Grieving the Old Me, Pt 1
I have always been full of energy and growing up my mom was smart to put me in all sorts of activities. One of my favorite activities was dancing. I was required to dance in heels and I learned how to dance, walk and do flips in heels. As long as I can remember, I've been in high heels and I had a huge collection like Imelda Marcos.
When my rheumatoid arthritis advanced in my knees and feet, I was forced to take off my heels and look for alternative footwear. There was an awkward stage in my life with fashion choices because I was getting use to wearing flats. I had only one pair of flat shoes that was work appropriate so everything revolved around this one pair of shoes. Limited on funds for fun things, I had to hold out on buying new shoes because all my money was going to doctor appointments, acupuncture treatments, healthy food choices and vitamins.

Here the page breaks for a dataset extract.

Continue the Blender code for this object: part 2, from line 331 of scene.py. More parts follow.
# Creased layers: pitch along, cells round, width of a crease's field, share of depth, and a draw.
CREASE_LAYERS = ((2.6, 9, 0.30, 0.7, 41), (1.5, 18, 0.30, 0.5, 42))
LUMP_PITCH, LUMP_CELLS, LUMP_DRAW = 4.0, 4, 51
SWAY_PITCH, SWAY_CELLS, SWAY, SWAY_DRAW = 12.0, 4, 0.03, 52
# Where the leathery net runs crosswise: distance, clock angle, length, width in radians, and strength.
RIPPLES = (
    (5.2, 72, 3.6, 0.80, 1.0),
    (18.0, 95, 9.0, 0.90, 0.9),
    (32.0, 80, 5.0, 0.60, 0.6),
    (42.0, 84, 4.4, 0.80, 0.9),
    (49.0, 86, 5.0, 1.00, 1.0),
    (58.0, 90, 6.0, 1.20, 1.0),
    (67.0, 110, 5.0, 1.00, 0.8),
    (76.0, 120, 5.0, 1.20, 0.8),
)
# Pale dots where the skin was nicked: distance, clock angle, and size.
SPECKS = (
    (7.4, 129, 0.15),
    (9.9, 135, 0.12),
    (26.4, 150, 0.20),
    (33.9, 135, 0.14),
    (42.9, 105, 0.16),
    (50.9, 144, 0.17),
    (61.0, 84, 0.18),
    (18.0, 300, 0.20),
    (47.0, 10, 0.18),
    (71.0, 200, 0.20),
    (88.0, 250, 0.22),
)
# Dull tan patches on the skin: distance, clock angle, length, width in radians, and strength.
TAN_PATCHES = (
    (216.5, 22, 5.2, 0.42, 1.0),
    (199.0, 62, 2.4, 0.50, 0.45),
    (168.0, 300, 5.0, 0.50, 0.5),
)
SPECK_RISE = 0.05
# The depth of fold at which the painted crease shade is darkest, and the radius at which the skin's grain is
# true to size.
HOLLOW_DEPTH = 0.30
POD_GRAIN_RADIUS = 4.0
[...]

It was hard to let go of wearing heels-for a long time, I felt that was part of my identity and that was being taken away from me. Vain as it may sound, but I felt less attractive, small and lost. Who was I now? How would I dress myself to express the person I really am? Am I really that vain that shoes are what define me and make me feel good?
Clearing out my closet of my heels was a mourning period for me; I was mourning the old me and preparing for a new me. I had a good cry fest over shoes, but with everything that comes with this disease, I wiped my tears and changed my perspective on the situation. I can sit here and feel sorry for myself or I can go online and shop for the cutest shoes for the best deal.
Now I have a safe amount of flat shoes where I can express myself while still having comfort and I feel cute. What have been things that you had to give up since your diagnosis? What has helped you mourn the old you? What’s the new you like?